I'd really like to understand glitches. How do they work? How do you discover them?
Sure, I've found my fair share by just playing a game until something weird happens. But could it be more scientific than that?
I recently watched Sleepz's Super Mario Bros. 2 vid. In the first level, he does some crazy shit to skip having to blow up the brick wall. This glitch appeared so strange to me, that I wonder how it was ever discovered.
Is it just luck? Or do you have a hunch? Do you say, "Maybe if I do this... something might happen."
A glitch is, in a way, error handling. Am I wrong about this? Maybe you have some boundary, like a wall or something, but you have something that propels you through it, like an explosion or something. Then maybe the game just continues to push your character through the wall, allowing you to skip a lot of stuff. Why does this happen, rather than a total lock-up?
Now, the game is deterministic. The better you understand the physics of the game, the better you can discover glitches. Take Mario Bros. 2 again, though. The physics were known, for the most part. But it took many many runs before this particular glitch to skip the brick wall was found. Knowing the physics may allow you to see glitch potential more easily, but what about the "hidden glitches." What steps do you go about finding them?
Hypothetically, if you had the source code, could you discover glitches more easily? You'll know, exactly, the rules the game follows, rather than having to learn them through observation. Would this aid in glitch discovery?
Your thoughts.
Games are tested, but there are certain boundary conditions that are sometimes overlooked.

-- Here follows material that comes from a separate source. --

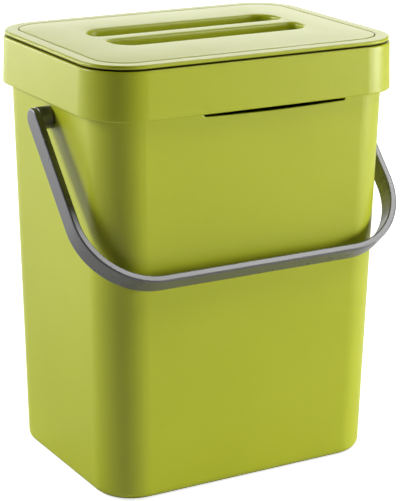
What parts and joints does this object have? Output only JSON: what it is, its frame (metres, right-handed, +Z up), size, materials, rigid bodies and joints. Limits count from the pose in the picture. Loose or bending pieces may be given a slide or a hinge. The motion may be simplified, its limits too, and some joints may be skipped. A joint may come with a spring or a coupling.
{
  "type": "hanging bin",
  "caption": "Lidded rectangular hanging bin with tapered sides, lift-off collar, lid with sunk finger grip, swinging bail and a hang slot for a bracket tongue.",
  "frame": {"origin": "middle of the flat base, on the surface the bin stands on", "axes": "+Z up, +X to the right along the long side, the hang slot and the resting bail face -Y"},
  "size_m": [0.2184, 0.1596, 0.2647],
  "materials": {
    "green_body": "satin",
    "green_collar": "satin",
    "green_lid": "satin",
    "green_panel": "satin",
    "grey_bail": "satin"
  },
  "bodies": {
    "bin": {"bin_body": "green_body"},
    "collar_frame": {"collar": "green_collar"},
    "lid": {"lid_shell": "green_lid", "lid_panel": "green_panel"},
    "handle": {"bail": "grey_bail"}
  },
  "joints": [
    {"name": "bail_swing", "type": "hinge", "parent": "bin", "child": "handle", "pos_m": [0, 0, 0.2212], "axis": [-1, 0, 0], "range_deg": [0, 274]},
    {"name": "collar_lift", "type": "slide", "parent": "bin", "child": "collar_frame", "axis": [0, 0, 1], "range_m": [0, 0.03]},
    {"name": "lid_lift", "type": "slide", "parent": "collar_frame", "child": "lid", "axis": [0, 0, 1], "range_m": [0, 0.035]}
  ]
}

From SMB2, I can't say for sure since I never tried it, but this is how it looks from my perspective. If you collide with an enemy being thrown (something rare since a thrown enemy is usually moving AWAY from you), it might fall into the floor. This is seen twice in the movie. Next, the enemy is picked up while it is under the floor. The result is that the player falls into the floor. Finally, the player climbs down the ladder (which is still working?) and since they go below the bottom boundary, the proceed to the linked area.
Stuff like this is probably found by luck most of the time. I found two glitches (?) in Mega Man X entirely by accident in my attempt to get perfect timing and look cool.
Yes, a glitch is defined as a flaw in the game's design. Some are inherently present (ie. bad collision detection in general) which can lead to exploits, like wall-jumping (SMB) or even passing straight through walls (practical uses for the High-Velocity Bum-Rush in Mario 64).
Having the source code probably isn't too useful for finding such extreme conditions. Unless there's something blatantly wrong, they'd probably go unnoticed. (ie. when the player jumps, are they partially inside a wall? Is this the kind of thing you'd notice?)
There's my little rant. All points on buggy game physics are based on attempts at rational thought after watching and/or performing these glitches myself and are not indicative of my owning source code to any of these games. Offer void where prohbitied. :)
Joined: 2/15/2005
Posts: 246
Location: Torquay, England
Now, I have never played a Mario game in my life, apart from a few times when I was at a friend's house. So I'll explain what I can think of using my experience with Sonic games instead.
In particular, the "being-pushed-through-a-solid-wall" glitch happens because you somehow get inside a wall (eg. pushed inside by an object, and the game doesn't recognise that you've been squished), and then the game will use it's collision detection to say "there's a wall to the left, so go to the right" and then doesn't bother with any other collision detection because it's not been programmed to cope with the inside-a-solid-wall situation.
One of the most obvious glitches used in the S3&K record run is the "impossible jump" at the start of HCZ1. That, I believe, is due to the game setting your being-pushed-by-a-fan status to off, and setting your being-in-the-air to on a frame later, giving you one frame's time to jump.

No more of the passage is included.